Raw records
+===+

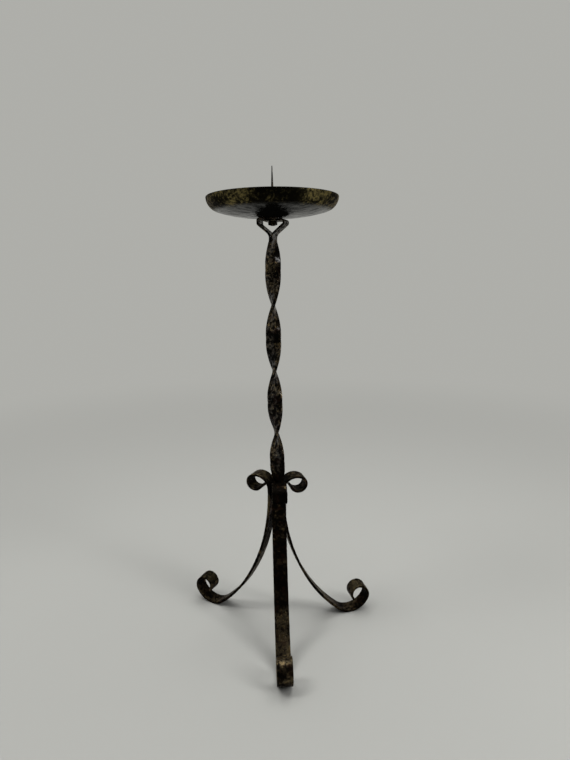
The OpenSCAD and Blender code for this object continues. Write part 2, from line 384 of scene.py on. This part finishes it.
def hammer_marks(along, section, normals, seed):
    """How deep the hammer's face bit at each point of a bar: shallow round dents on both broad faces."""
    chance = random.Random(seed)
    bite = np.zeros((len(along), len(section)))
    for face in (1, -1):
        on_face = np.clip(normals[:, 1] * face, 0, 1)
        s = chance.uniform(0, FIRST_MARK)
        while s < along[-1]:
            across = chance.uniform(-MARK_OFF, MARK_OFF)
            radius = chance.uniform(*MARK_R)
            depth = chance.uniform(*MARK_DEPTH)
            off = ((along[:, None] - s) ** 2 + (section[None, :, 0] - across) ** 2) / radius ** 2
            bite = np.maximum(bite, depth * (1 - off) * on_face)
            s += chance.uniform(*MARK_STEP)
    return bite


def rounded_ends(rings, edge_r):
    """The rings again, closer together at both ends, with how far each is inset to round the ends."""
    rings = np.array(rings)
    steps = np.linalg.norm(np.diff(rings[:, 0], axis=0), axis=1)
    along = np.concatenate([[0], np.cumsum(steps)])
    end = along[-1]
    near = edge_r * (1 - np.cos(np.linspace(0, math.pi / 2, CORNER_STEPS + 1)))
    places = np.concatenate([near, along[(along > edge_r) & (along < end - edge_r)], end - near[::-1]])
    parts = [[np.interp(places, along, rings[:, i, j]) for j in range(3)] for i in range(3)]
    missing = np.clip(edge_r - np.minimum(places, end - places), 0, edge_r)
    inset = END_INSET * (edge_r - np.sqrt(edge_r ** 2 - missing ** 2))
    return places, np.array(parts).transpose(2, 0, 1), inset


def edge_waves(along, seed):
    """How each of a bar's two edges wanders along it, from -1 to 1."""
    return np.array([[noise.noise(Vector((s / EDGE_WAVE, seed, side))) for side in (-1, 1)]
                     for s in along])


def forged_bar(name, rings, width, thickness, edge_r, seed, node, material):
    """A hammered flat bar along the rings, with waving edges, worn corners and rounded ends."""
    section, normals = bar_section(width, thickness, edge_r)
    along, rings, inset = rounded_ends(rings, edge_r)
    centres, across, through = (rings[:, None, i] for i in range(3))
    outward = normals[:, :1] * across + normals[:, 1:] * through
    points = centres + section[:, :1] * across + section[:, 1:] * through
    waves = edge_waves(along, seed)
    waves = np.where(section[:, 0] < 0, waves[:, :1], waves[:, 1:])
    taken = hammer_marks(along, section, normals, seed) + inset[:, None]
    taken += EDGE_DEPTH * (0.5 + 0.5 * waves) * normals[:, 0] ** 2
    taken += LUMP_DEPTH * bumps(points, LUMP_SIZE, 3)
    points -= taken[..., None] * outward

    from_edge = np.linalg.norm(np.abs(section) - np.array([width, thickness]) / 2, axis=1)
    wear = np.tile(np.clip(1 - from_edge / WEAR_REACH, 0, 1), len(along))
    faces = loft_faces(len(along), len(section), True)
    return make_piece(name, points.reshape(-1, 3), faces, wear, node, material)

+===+

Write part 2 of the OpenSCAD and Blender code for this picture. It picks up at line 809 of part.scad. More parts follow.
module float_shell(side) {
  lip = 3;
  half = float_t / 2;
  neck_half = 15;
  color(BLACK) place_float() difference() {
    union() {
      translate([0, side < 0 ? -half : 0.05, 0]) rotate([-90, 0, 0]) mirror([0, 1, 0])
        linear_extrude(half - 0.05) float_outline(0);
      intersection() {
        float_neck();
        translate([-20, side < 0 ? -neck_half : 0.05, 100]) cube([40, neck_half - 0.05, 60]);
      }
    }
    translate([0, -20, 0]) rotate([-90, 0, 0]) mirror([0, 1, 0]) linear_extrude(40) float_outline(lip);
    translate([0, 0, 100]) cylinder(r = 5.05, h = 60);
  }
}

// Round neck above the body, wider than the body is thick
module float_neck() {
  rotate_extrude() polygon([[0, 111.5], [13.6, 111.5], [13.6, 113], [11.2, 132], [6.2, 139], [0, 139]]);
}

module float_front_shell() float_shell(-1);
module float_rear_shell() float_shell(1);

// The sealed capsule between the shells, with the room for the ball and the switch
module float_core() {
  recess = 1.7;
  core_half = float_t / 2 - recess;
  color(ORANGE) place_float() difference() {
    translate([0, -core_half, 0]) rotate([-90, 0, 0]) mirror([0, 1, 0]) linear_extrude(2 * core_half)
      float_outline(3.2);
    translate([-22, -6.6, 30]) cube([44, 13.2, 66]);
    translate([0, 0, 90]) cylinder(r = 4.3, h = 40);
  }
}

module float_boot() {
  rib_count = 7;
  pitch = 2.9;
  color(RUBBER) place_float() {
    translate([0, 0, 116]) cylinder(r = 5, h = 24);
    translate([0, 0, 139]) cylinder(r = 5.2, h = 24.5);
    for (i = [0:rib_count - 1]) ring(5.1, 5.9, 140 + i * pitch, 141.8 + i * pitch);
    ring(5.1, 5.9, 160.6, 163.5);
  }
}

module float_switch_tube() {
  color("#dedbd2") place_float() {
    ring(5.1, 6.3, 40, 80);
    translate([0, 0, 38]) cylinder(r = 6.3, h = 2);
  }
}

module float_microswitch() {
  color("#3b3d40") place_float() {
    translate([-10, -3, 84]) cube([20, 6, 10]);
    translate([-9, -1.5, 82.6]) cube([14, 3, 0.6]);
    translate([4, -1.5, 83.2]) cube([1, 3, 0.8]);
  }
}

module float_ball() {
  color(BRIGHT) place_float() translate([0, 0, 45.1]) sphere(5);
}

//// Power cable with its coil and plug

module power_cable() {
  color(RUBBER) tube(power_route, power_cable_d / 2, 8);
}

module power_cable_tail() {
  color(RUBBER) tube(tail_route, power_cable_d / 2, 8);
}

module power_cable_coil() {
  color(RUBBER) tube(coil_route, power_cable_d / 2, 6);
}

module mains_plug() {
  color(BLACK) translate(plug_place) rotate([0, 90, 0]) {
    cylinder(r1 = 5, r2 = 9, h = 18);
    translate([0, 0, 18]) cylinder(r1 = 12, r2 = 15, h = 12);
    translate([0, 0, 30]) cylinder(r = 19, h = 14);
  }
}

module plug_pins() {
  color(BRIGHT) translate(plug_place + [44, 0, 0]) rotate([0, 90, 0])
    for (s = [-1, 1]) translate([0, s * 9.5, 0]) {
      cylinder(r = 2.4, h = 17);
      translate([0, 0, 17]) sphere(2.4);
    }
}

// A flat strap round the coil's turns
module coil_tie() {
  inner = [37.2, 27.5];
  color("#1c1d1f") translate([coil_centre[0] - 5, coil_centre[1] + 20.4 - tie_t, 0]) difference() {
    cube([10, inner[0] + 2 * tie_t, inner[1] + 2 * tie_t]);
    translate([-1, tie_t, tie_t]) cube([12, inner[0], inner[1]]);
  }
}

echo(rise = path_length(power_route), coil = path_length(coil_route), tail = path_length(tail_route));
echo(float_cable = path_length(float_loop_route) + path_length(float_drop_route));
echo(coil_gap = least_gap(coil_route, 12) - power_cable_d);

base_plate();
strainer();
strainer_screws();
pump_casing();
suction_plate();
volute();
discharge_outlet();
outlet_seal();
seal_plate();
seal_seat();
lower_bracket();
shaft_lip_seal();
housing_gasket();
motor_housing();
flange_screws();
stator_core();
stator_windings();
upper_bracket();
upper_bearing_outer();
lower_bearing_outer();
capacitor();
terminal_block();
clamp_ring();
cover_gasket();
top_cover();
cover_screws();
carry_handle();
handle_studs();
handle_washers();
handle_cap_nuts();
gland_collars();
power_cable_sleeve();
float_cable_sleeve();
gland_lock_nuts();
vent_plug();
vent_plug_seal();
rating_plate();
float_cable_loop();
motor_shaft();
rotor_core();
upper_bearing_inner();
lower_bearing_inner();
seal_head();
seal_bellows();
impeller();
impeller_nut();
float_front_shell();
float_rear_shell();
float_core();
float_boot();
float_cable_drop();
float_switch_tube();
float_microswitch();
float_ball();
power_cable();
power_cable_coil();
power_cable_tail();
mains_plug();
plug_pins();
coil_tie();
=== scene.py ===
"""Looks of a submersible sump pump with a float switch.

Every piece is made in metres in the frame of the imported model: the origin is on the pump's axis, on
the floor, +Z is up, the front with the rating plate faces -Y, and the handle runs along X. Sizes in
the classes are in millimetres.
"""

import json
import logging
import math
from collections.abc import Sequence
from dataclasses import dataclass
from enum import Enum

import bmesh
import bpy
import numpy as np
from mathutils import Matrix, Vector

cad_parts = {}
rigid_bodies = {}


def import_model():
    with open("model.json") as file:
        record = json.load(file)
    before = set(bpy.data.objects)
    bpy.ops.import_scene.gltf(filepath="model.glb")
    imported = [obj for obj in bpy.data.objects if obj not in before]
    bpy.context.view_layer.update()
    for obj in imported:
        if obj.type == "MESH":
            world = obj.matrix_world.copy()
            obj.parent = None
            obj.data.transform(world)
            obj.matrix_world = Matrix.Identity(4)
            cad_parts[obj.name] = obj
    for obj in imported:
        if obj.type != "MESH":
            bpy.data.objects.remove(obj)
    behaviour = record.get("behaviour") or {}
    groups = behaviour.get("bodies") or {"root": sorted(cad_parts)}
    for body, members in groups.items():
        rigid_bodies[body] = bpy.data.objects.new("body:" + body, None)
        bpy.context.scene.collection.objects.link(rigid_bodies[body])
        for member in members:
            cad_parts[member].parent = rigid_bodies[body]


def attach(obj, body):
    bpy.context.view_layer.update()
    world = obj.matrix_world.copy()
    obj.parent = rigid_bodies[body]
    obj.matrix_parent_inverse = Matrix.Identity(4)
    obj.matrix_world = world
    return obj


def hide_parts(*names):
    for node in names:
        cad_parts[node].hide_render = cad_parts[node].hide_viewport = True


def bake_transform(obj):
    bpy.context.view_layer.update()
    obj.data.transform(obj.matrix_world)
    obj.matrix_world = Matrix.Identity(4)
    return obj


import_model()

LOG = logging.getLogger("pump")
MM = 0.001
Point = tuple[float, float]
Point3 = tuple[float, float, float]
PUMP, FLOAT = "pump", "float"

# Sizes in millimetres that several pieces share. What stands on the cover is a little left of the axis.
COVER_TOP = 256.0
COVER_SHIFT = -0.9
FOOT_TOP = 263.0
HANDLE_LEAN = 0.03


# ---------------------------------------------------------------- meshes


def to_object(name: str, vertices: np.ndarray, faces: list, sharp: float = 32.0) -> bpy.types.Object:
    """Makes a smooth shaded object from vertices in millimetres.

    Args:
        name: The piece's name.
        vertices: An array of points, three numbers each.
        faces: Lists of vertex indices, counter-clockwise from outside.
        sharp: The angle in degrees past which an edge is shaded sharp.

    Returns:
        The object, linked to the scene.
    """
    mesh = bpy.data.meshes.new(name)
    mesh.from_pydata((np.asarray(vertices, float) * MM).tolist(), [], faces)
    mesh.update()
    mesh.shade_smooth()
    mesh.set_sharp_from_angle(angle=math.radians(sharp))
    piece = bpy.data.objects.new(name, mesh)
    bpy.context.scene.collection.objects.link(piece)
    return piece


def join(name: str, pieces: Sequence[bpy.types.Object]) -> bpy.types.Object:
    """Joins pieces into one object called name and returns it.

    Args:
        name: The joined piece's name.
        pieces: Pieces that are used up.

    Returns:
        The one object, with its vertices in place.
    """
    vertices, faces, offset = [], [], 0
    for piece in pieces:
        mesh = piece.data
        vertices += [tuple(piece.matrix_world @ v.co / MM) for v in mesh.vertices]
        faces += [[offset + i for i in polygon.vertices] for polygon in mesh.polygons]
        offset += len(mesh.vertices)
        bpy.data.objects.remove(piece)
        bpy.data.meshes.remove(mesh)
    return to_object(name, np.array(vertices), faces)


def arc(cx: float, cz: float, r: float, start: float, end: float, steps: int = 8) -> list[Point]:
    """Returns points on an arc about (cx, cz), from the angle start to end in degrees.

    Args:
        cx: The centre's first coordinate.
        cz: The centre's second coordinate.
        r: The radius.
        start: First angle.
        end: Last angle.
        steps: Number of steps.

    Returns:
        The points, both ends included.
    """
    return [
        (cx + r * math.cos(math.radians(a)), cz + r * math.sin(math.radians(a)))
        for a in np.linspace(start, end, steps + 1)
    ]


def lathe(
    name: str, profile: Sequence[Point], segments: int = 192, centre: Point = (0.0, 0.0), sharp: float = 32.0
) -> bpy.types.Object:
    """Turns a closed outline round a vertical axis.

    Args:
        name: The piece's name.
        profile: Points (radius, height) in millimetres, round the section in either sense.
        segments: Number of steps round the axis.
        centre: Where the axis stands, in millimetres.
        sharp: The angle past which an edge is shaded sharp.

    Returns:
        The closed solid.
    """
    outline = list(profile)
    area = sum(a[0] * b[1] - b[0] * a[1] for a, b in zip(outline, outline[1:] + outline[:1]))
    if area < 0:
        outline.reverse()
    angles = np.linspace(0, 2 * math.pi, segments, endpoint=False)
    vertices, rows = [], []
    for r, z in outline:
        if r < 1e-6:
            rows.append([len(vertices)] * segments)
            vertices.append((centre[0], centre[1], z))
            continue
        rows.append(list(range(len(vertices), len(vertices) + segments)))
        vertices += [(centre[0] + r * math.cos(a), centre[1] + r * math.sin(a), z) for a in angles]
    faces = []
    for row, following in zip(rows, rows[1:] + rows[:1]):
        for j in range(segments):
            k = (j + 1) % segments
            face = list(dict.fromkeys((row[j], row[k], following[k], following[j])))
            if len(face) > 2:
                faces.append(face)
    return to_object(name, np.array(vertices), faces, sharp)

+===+

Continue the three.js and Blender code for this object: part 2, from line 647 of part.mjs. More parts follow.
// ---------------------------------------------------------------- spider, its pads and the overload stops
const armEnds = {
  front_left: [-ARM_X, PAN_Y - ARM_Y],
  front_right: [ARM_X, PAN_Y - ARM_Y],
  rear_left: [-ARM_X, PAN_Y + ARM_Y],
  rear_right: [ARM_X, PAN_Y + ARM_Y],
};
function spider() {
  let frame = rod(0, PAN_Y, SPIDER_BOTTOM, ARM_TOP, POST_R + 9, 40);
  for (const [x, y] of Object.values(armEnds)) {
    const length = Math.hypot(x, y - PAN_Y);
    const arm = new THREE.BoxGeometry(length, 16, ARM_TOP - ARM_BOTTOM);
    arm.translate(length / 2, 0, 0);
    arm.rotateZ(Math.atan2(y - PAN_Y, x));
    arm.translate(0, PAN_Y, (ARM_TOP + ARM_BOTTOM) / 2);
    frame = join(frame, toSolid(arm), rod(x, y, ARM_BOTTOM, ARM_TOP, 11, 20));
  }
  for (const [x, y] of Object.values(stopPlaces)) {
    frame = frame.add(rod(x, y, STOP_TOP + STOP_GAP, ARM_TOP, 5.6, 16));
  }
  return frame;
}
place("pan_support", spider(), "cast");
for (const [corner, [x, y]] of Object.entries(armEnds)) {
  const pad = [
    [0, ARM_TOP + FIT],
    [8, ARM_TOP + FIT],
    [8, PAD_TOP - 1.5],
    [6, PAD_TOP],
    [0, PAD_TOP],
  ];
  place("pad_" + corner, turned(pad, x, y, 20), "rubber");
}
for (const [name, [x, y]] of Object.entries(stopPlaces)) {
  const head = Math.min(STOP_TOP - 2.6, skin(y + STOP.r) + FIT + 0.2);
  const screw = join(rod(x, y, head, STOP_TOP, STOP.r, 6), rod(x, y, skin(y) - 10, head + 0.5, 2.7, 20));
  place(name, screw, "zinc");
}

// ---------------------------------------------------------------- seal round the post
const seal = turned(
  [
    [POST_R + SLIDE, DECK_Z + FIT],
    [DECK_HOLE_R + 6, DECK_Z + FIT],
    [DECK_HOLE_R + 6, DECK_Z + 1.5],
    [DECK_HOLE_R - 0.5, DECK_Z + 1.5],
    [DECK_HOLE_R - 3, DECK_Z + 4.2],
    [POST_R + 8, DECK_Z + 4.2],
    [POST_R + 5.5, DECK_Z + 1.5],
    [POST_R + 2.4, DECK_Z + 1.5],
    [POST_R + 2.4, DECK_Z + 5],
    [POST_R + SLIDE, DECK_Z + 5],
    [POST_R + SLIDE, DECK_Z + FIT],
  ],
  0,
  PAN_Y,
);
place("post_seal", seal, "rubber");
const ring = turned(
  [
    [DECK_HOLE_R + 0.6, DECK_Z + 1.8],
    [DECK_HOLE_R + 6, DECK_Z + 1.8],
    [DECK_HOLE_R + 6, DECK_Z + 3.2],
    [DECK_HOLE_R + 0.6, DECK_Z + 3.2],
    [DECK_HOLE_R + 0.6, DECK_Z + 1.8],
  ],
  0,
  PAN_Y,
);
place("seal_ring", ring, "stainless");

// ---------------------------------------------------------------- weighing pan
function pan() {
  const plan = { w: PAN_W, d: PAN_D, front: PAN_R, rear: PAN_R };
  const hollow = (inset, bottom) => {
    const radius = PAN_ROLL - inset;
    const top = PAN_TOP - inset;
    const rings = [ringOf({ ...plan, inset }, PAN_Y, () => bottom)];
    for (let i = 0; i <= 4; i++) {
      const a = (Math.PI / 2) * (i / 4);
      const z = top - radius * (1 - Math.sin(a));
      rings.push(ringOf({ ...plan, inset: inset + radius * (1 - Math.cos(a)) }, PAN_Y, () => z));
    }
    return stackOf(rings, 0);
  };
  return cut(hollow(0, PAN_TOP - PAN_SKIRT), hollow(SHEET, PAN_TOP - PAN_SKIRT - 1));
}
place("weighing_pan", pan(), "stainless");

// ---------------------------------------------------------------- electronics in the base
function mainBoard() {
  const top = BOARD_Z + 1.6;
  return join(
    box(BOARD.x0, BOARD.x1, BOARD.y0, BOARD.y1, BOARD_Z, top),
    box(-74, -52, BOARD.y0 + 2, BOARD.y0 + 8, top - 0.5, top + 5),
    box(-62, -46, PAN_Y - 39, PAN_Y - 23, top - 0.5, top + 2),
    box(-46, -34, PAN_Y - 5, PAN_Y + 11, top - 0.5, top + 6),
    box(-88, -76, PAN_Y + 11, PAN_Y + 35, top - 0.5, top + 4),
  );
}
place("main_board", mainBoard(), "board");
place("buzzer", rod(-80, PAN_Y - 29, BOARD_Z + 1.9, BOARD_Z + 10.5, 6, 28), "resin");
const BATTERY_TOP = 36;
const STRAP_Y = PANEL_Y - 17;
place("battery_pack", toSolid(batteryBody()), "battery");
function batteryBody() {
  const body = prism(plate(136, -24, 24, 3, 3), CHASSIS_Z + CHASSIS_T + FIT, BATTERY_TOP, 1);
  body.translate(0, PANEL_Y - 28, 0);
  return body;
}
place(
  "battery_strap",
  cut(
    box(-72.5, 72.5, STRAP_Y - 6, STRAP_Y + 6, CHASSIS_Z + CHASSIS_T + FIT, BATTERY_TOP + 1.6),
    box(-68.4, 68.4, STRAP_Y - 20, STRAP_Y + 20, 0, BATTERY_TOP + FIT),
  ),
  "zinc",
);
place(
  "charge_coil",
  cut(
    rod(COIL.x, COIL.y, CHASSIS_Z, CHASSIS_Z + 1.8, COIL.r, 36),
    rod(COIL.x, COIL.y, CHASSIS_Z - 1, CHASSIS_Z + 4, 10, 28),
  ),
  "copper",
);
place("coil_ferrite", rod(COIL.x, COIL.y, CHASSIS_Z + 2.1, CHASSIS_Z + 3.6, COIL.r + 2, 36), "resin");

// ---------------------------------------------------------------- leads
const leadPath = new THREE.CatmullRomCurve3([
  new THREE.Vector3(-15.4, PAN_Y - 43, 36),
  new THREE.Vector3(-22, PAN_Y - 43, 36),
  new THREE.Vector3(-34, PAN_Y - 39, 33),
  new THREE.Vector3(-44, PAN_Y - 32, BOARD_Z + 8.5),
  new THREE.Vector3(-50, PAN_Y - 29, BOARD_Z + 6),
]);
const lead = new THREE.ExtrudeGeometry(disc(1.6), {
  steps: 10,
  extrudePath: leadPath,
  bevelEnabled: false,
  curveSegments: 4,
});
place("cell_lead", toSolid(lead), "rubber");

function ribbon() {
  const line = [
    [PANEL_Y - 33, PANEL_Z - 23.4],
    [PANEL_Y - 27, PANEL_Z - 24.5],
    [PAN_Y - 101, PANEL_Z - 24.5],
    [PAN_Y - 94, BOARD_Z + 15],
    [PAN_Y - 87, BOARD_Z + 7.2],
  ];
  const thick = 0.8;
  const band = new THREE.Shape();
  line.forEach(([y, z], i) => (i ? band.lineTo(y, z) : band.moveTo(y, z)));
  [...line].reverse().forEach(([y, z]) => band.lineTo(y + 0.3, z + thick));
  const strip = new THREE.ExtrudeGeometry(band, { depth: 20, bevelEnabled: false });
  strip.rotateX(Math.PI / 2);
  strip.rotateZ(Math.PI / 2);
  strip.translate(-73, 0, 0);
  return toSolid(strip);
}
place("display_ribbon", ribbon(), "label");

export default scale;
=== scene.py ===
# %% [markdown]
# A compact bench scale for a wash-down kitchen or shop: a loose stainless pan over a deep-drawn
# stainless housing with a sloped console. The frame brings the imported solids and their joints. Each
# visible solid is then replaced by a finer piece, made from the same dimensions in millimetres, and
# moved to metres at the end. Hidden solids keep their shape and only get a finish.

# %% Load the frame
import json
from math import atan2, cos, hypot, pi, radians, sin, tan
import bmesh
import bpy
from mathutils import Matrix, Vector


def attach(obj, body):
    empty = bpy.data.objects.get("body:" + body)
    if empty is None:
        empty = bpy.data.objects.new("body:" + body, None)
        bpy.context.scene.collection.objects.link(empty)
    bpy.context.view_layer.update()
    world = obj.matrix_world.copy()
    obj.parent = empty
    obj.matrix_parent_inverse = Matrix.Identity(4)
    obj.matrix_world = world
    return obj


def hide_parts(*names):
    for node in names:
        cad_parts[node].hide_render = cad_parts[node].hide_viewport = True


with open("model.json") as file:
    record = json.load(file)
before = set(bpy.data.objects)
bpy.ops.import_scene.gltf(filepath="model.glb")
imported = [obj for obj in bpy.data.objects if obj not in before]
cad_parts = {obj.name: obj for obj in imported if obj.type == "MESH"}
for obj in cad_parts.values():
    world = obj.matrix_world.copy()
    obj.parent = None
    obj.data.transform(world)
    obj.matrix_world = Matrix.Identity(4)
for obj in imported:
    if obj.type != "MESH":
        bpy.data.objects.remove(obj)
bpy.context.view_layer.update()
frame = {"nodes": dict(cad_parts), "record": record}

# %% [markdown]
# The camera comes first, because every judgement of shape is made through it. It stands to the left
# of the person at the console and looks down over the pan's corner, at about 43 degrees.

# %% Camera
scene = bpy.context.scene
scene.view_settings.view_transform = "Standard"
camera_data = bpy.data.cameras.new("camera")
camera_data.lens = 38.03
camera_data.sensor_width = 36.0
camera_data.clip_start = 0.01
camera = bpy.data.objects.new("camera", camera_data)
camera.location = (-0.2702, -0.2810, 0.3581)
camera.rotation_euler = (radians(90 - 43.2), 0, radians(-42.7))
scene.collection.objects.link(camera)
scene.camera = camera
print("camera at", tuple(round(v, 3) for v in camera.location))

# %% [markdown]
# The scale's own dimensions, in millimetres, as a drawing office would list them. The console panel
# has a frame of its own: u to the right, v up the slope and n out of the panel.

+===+

The line containing "if empty is" opens the part, and the line containing "# of the person" closes it. Output that part exactly, with both, and only that.

=== The response ===
    if empty is None:
        empty = bpy.data.objects.new("body:" + body, None)
        bpy.context.scene.collection.objects.link(empty)
    bpy.context.view_layer.update()
    world = obj.matrix_world.copy()
    obj.parent = empty
    obj.matrix_parent_inverse = Matrix.Identity(4)
    obj.matrix_world = world
    return obj


def hide_parts(*names):
    for node in names:
        cad_parts[node].hide_render = cad_parts[node].hide_viewport = True


with open("model.json") as file:
    record = json.load(file)
before = set(bpy.data.objects)
bpy.ops.import_scene.gltf(filepath="model.glb")
imported = [obj for obj in bpy.data.objects if obj not in before]
cad_parts = {obj.name: obj for obj in imported if obj.type == "MESH"}
for obj in cad_parts.values():
    world = obj.matrix_world.copy()
    obj.parent = None
    obj.data.transform(world)
    obj.matrix_world = Matrix.Identity(4)
for obj in imported:
    if obj.type != "MESH":
        bpy.data.objects.remove(obj)
bpy.context.view_layer.update()
frame = {"nodes": dict(cad_parts), "record": record}

# %% [markdown]
# The camera comes first, because every judgement of shape is made through it. It stands to the left
# of the person at the console and looks down over the pan's corner, at about 43 degrees.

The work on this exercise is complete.